Hawaiian Homestead leaders meet with Biden-Harris Transition Team
Sovereign Council of Hawaiian Homestead Associations
Enrolled members of the Sovereign Council of Hawaiian Homestead Associations (SCHHA) convened its Homestead Policy Council with representatives of the President-Elect Biden Transition Team on December 23, 2020. The purpose of the briefing was to share priorities of native Hawaiians for potential action in the first 100 days of the Biden/Harris administration starting January 20, 2021 after the presidential inauguration.
“President-Elect Biden’s team is populated with incredible minds on transportation, on farming, on native trust lands, finance, and health policy, among others,” said Robin Puanani Danner, elected chairwoman of Sovereign Council of Hawaiian Homestead Associations. “There wasn’t one iota of complacency, only serious dialogue and interest in the unique issues of our 100-year-old federal land trust law. It was uplifting and all about solutions, mahalo nui every member of the Biden Team.”
During the hour-long call attendees focused on executive branch actions that can clear away barriers of native Hawaiians on the waitlist for a land award, farming priorities to advance food sovereignty on all islands with the USDA agency, opening the flow of capital under existing federal loan guarantee programs like the HUD 184 mortgage program, supporting safe trust land neighborhoods with incoming officials at the Department of Justice, and increased utilization of New Market Tax Credits in Indian Country and Hawaiian Home Lands with the U.S. Treasury Department. Specific solutions were also discussed for consideration by the Department of Interior to increase engagement of native Hawaiians, as well the Department of Transportation to address high costs.

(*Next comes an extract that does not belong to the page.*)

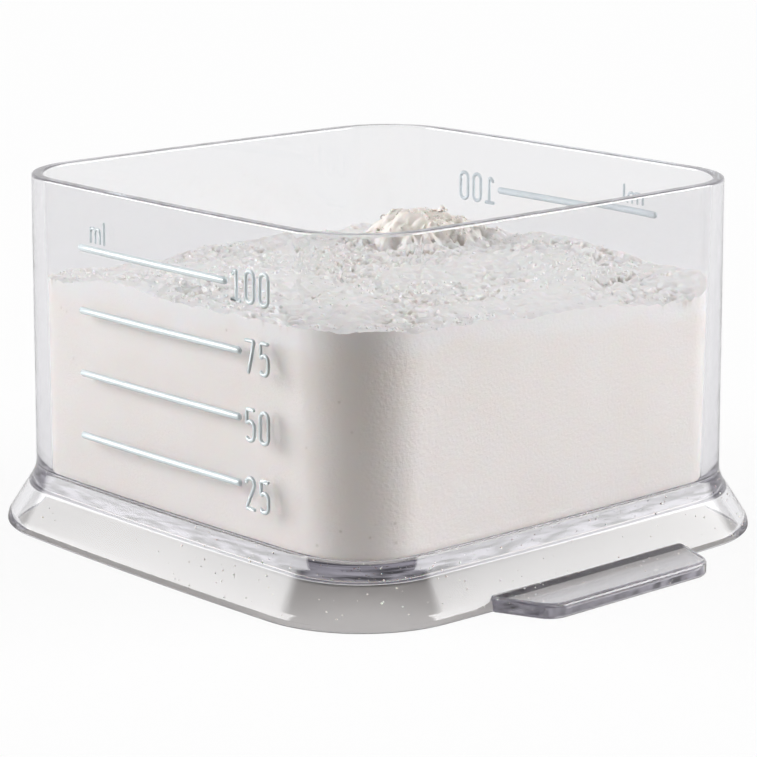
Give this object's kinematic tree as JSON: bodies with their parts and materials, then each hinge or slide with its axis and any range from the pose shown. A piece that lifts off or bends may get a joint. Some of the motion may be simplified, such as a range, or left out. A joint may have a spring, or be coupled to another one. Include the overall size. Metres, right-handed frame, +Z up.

“It was an honor, truly a productive and meaningful meeting with the Biden team, on realistic public policy in the executive branch, speaking directly to us, to work with us as an indigenous constituency,” remarked Kipukai Kualii, a County of Kauai councilman, a native Hawaiian on the waitlist for a farm lot. “The Sovereign Council of Hawaiian Homestead Associations and all of us as homestead association leaders across the State have work to do, but it was clear from the meeting, we have federal officials across the table ready to work with us too.”
The Sovereign Council of Hawaiian Homestead Associations delegation, 13 Policy Council leaders from Oahu, Kauai, Maui, Molokai, Hawaii Island and the Waitlist organization, the Association of Hawaiians for Homestead Lands (AHHL) presented. Kim Balauro shared her experience as a lessee in Waihole, Sovereign Council of Hawaiian Homestead Associations Kupuna Kammy Purdy and Sovereign Council of Hawaiian Homestead Associations Vice Chairwoman, Sybil Lopez spoke on solutions on economic recovery and food production by homestead farmers and ranchers within reach with executive branch collaboration. Sovereign Council of Hawaiian Homestead Associations Councilwoman Kekoa Enomoto addressed capital and development solutions, as well as strategies with the Department of Health & Human Service. The Sovereign Council of Hawaiian Homestead Associations delegation provided a comprehensive policy document for consideration by President-Elect Biden.
Mike Kahikina an original founding member of the Sovereign Council of Hawaiian Homestead Associations from Nanakuli, Oahu, a former State legislator, closed the meeting by saying, “As a veteran, a Hawaiian, to be speaking directly to my government, about solutions, what can be done, I’m hopeful – it’s been 100 years.” Kahikina thanked each member of the Biden/Harris Transition Team, especially for the common sense dialogue on ways to move forward after the January inauguration of President-Elect Biden and Vice President-Elect Harris.
The Sovereign Council of Hawaiian Homestead Associations, founded in 1987, is the oldest and largest homestead association registered with the federal Department of Interior, exercising sovereignty to advance the tenets of the Hawaiian Homes Commission Act of 1920 and advance the interests of 10,000 land allottees and 28,000 native Hawaiians awaiting a homestead land award.